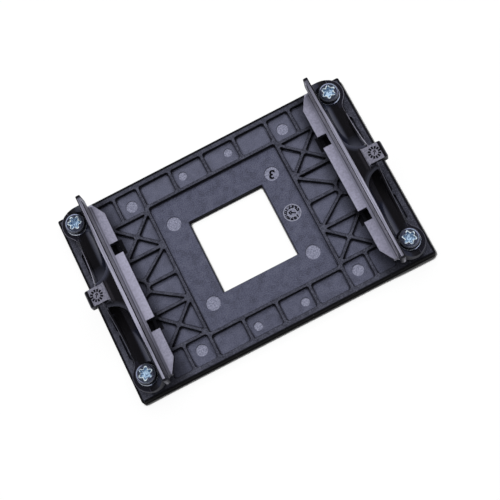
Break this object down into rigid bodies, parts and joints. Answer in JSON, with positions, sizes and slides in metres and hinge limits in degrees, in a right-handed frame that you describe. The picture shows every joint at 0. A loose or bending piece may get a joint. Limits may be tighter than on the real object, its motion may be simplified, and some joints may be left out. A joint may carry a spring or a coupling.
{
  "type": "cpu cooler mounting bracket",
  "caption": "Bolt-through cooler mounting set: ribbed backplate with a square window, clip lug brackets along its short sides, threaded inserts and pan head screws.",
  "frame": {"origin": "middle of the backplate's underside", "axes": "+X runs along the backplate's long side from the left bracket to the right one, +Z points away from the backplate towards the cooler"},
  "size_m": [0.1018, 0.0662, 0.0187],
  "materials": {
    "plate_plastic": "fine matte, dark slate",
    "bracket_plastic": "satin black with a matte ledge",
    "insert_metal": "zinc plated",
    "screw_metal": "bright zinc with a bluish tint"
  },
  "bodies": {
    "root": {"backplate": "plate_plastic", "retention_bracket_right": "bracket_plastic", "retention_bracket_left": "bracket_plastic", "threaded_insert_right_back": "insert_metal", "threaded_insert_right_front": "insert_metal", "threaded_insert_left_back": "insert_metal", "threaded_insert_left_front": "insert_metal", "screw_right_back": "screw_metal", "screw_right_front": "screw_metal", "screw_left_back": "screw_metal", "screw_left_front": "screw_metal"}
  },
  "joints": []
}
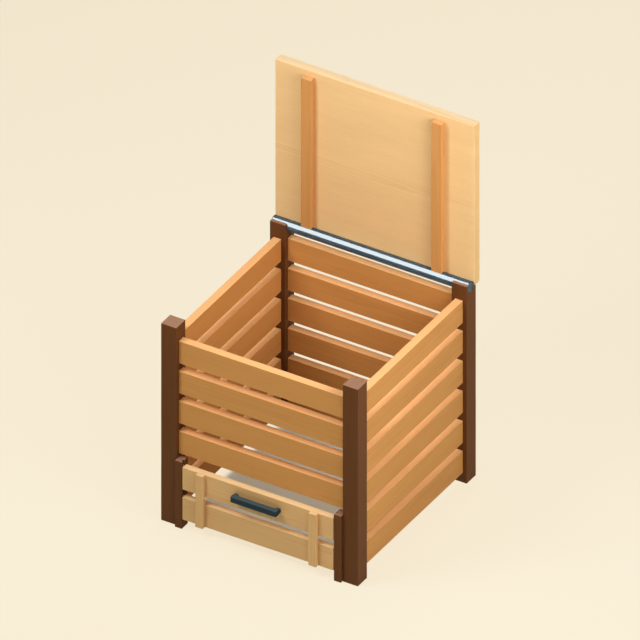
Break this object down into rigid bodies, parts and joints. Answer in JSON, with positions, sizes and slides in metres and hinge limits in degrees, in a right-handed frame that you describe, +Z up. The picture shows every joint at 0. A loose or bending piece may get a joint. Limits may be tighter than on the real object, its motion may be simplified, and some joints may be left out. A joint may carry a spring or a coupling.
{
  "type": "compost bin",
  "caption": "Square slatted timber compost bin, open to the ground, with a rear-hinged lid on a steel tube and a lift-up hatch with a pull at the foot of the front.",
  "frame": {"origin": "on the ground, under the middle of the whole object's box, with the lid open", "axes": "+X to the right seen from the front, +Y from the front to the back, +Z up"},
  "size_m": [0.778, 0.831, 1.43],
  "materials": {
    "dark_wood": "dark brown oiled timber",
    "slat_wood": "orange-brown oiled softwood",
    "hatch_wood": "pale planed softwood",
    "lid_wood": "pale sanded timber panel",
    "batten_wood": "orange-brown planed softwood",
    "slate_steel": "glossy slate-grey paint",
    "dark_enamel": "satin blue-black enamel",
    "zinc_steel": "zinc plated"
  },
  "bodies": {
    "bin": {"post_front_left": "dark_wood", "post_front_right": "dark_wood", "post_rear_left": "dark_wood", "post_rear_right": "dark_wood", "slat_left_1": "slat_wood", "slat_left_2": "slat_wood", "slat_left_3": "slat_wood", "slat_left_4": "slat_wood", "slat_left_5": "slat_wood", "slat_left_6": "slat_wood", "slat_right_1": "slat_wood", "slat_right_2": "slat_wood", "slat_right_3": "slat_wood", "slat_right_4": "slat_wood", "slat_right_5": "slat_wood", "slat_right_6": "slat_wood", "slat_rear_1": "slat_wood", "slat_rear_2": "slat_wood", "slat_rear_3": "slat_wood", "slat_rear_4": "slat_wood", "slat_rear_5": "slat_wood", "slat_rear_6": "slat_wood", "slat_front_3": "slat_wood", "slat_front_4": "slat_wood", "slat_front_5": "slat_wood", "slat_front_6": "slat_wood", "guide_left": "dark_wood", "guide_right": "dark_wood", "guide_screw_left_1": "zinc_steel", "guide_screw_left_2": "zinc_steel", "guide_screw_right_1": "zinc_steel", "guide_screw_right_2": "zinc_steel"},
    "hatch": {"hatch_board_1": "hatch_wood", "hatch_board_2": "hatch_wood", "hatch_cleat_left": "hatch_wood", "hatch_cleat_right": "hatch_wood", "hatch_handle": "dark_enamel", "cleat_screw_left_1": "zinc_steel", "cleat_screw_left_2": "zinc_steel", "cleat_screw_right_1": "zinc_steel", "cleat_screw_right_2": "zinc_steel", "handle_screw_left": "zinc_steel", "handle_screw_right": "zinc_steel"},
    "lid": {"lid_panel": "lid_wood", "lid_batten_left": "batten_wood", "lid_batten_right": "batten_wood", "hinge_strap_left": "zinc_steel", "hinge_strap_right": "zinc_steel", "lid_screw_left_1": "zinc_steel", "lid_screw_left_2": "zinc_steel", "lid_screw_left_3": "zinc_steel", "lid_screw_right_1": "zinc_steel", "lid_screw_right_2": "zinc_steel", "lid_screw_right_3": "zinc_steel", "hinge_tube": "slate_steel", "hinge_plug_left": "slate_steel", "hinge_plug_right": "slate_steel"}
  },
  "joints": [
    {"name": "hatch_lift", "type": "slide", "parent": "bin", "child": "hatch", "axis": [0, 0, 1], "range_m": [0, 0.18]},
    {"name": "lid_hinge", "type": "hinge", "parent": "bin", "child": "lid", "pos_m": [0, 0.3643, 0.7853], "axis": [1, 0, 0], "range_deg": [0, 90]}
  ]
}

OBJECTIVE → Using the data above, print every record exactly as shown.

THE REPLY →
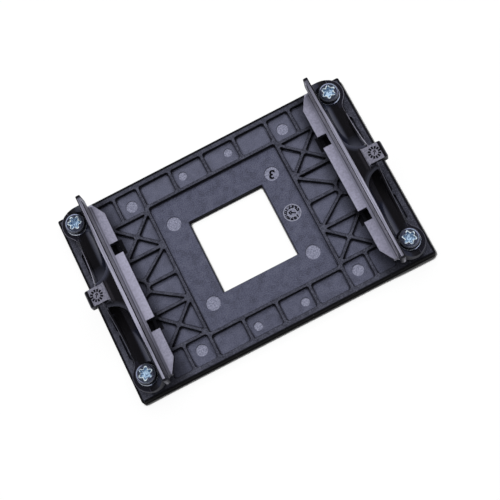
Break this object down into rigid bodies, parts and joints. Answer in JSON, with positions, sizes and slides in metres and hinge limits in degrees, in a right-handed frame that you describe. The picture shows every joint at 0. A loose or bending piece may get a joint. Limits may be tighter than on the real object, its motion may be simplified, and some joints may be left out. A joint may carry a spring or a coupling.
{
  "type": "cpu cooler mounting bracket",
  "caption": "Bolt-through cooler mounting set: ribbed backplate with a square window, clip lug brackets along its short sides, threaded inserts and pan head screws.",
  "frame": {"origin": "middle of the backplate's underside", "axes": "+X runs along the backplate's long side from the left bracket to the right one, +Z points away from the backplate towards the cooler"},
  "size_m": [0.1018, 0.0662, 0.0187],
  "materials": {
    "plate_plastic": "fine matte, dark slate",
    "bracket_plastic": "satin black with a matte ledge",
    "insert_metal": "zinc plated",
    "screw_metal": "bright zinc with a bluish tint"
  },
  "bodies": {
    "root": {"backplate": "plate_plastic", "retention_bracket_right": "bracket_plastic", "retention_bracket_left": "bracket_plastic", "threaded_insert_right_back": "insert_metal", "threaded_insert_right_front": "insert_metal", "threaded_insert_left_back": "insert_metal", "threaded_insert_left_front": "insert_metal", "screw_right_back": "screw_metal", "screw_right_front": "screw_metal", "screw_left_back": "screw_metal", "screw_left_front": "screw_metal"}
  },
  "joints": []
}
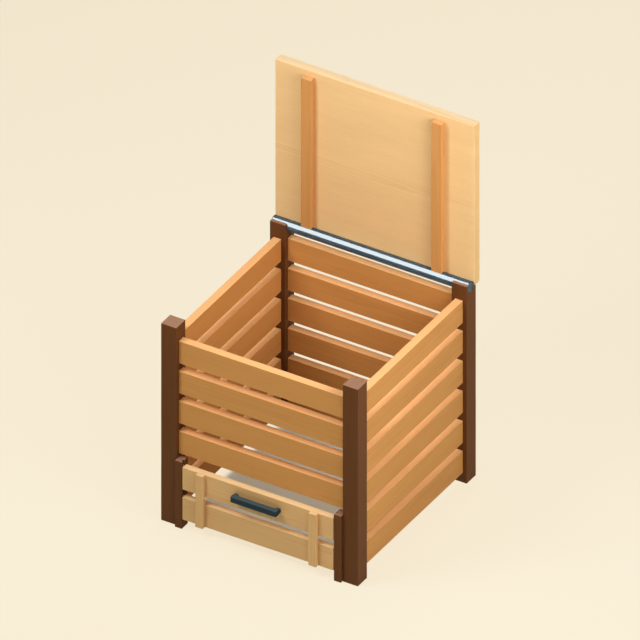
Break this object down into rigid bodies, parts and joints. Answer in JSON, with positions, sizes and slides in metres and hinge limits in degrees, in a right-handed frame that you describe, +Z up. The picture shows every joint at 0. A loose or bending piece may get a joint. Limits may be tighter than on the real object, its motion may be simplified, and some joints may be left out. A joint may carry a spring or a coupling.
{
  "type": "compost bin",
  "caption": "Square slatted timber compost bin, open to the ground, with a rear-hinged lid on a steel tube and a lift-up hatch with a pull at the foot of the front.",
  "frame": {"origin": "on the ground, under the middle of the whole object's box, with the lid open", "axes": "+X to the right seen from the front, +Y from the front to the back, +Z up"},
  "size_m": [0.778, 0.831, 1.43],
  "materials": {
    "dark_wood": "dark brown oiled timber",
    "slat_wood": "orange-brown oiled softwood",
    "hatch_wood": "pale planed softwood",
    "lid_wood": "pale sanded timber panel",
    "batten_wood": "orange-brown planed softwood",
    "slate_steel": "glossy slate-grey paint",
    "dark_enamel": "satin blue-black enamel",
    "zinc_steel": "zinc plated"
  },
  "bodies": {
    "bin": {"post_front_left": "dark_wood", "post_front_right": "dark_wood", "post_rear_left": "dark_wood", "post_rear_right": "dark_wood", "slat_left_1": "slat_wood", "slat_left_2": "slat_wood", "slat_left_3": "slat_wood", "slat_left_4": "slat_wood", "slat_left_5": "slat_wood", "slat_left_6": "slat_wood", "slat_right_1": "slat_wood", "slat_right_2": "slat_wood", "slat_right_3": "slat_wood", "slat_right_4": "slat_wood", "slat_right_5": "slat_wood", "slat_right_6": "slat_wood", "slat_rear_1": "slat_wood", "slat_rear_2": "slat_wood", "slat_rear_3": "slat_wood", "slat_rear_4": "slat_wood", "slat_rear_5": "slat_wood", "slat_rear_6": "slat_wood", "slat_front_3": "slat_wood", "slat_front_4": "slat_wood", "slat_front_5": "slat_wood", "slat_front_6": "slat_wood", "guide_left": "dark_wood", "guide_right": "dark_wood", "guide_screw_left_1": "zinc_steel", "guide_screw_left_2": "zinc_steel", "guide_screw_right_1": "zinc_steel", "guide_screw_right_2": "zinc_steel"},
    "hatch": {"hatch_board_1": "hatch_wood", "hatch_board_2": "hatch_wood", "hatch_cleat_left": "hatch_wood", "hatch_cleat_right": "hatch_wood", "hatch_handle": "dark_enamel", "cleat_screw_left_1": "zinc_steel", "cleat_screw_left_2": "zinc_steel", "cleat_screw_right_1": "zinc_steel", "cleat_screw_right_2": "zinc_steel", "handle_screw_left": "zinc_steel", "handle_screw_right": "zinc_steel"},
    "lid": {"lid_panel": "lid_wood", "lid_batten_left": "batten_wood", "lid_batten_right": "batten_wood", "hinge_strap_left": "zinc_steel", "hinge_strap_right": "zinc_steel", "lid_screw_left_1": "zinc_steel", "lid_screw_left_2": "zinc_steel", "lid_screw_left_3": "zinc_steel", "lid_screw_right_1": "zinc_steel", "lid_screw_right_2": "zinc_steel", "lid_screw_right_3": "zinc_steel", "hinge_tube": "slate_steel", "hinge_plug_left": "slate_steel", "hinge_plug_right": "slate_steel"}
  },
  "joints": [
    {"name": "hatch_lift", "type": "slide", "parent": "bin", "child": "hatch", "axis": [0, 0, 1], "range_m": [0, 0.18]},
    {"name": "lid_hinge", "type": "hinge", "parent": "bin", "child": "lid", "pos_m": [0, 0.3643, 0.7853], "axis": [1, 0, 0], "range_deg": [0, 90]}
  ]
}